If that’s because you and your partner do little more than mutter what might only loosely be considered expressions of endearment as you pass each other in the hall, this column won’t help you much.
But if your valentine vacuum stems from being single, read on. Solitude can be cured, if you really want it to be, thanks to modern pop behavioural science.
Think positive. You still have time to find someone who might come up with a suggestive card, suggestive chocolates, suggestive wine, suggestive roses, suggestive lingerie or a blatant suggestion.
So let’s get started.
There’s still time to connect on online dating sites. But if you troll through those murky electronic waters, do so with your eyes open. The surfing part, I mean.
You might want to close those peepers if you actually hook up with someone from a dating site, because as in TV advertisements the “product may not be exactly as illustrated.”

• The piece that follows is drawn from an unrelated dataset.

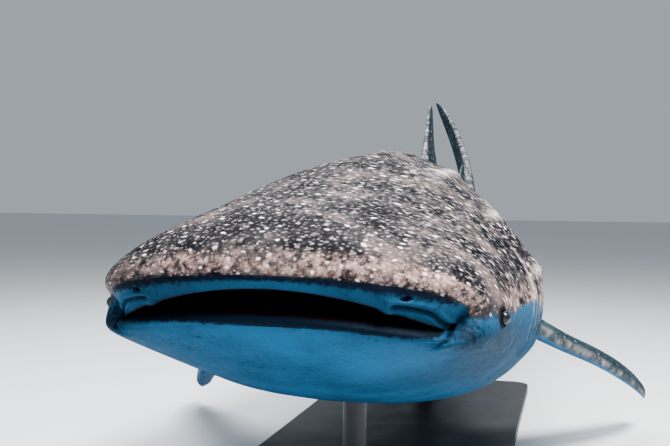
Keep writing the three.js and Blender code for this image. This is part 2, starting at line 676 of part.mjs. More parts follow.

There’s less fiction in a bodice-ripper paperback than in the average online dating profile. Hey, consider the lies and exaggerations you stuffed yours with. More important, consider the psychoses you glossed over.
Unless you want to limit yourself to avatar amour, you’re going to end up in the real world eventually. So why not start there?
Contrary to countless warnings you’ve heard, mainly self-serving ones from proprietors of online dating services, bars are a great place to meet someone from the opposite sex. Or whatever sex you happen to fancy.
Why? Well consider the TV commercial about drinking and driving, the one that places beer glass after beer glass in front of the camera lens and the image gets blurrier and blurrier.
That’s what happens in bars. After a few hours you start to resemble your dating site photo and believe your concocted profile. So do prospective partners.
Besides, by the time you strike out you might already have consumed more than enough consolation.
But some theorists believe the best option for finding an instant valentine might be to go where you go for other last-minute items: the store.
Supermarkets should be happy hunting grounds for men, because they’re chock-full of women.
Just cruise the aisles until you find a woman that appeals to you. She will be examining labels, assessing ripeness or comparing products.
Say something such as, “I’ve always wondered how to cook that.” Hopefully she won’t be holding a box of instant macaroni dinner or frozen hamburger patties at the time. And be wary of the geometry of certain vegetables if you’re in the produce department.
Your comment tells her you try to cook, so you’re probably single; you’re not very good at cooking, so probably you haven’t been single forever; you defer to her superior cooking skill; you need a woman, if only for recipe consultation.
The conversation that follows, unless she pegs you as the Supermarket Shelf Stalker and rushes off in search of a security guard, should tell you a few things about her.
If she says, “Well, my husband likes his lo mein . . . ,” she’s probably indicating that she’s not available.
If she says, “Well, my ex, that son-of-a-xxxxx, liked his lo mein seasoned with rat poison,” you might want to remember that you urgently need a dozen eggs.
Regardless, you’ve started a conversation that could be construed as innocent, yet elicits personal information and might cook up a relationship.
The worst that can happen is you’ll end up with a bag of quinoa in your cart.
Woman can try the same tactic, but they’re better off doing so in a hardware store.
Take your pick of the many men who seem to be spending way to much time examining tools, figure out what general category of tool he’s examining and then ask, “Oh, is that what I should use to fix my . . . ?”
As a man, he will find himself unable to confess any degree of ignorance. A long conversation is likely to ensue about whatever real or imagined repair problems you might have and how he has dealt with similar projects.
If it comes out that he recently remodelled his kitchen, he is married. Attached men usually blurt out how their partners turned a simple replacement of a light bulb into a full-scale kitchen reno.
If he built a bar in the rec room or added on to his garage, he’s single, or will be soon.
Regardless, you might find yourself surrounded by a cloud of men, each suggesting better ways to deal with your home-repair issues. With any luck those prophets of competing fix-up gospels won’t forget you are there.
Of course, the easiest way for an unattached soul to enjoy Valentine’s Day is to go out and buy something for himself or herself. Chances are it will be just what you wanted. And it will come straight from the heart of the person you love the most.
If that sounds a little unromantic, pretend the Valentine “surprise” comes from that promising but totally fictional match on the dating site. You know, that woman whose hobbies are hunting, fishing, small-engine repair and watching hockey. That guy who likes long walks, romantic movies and cuddling.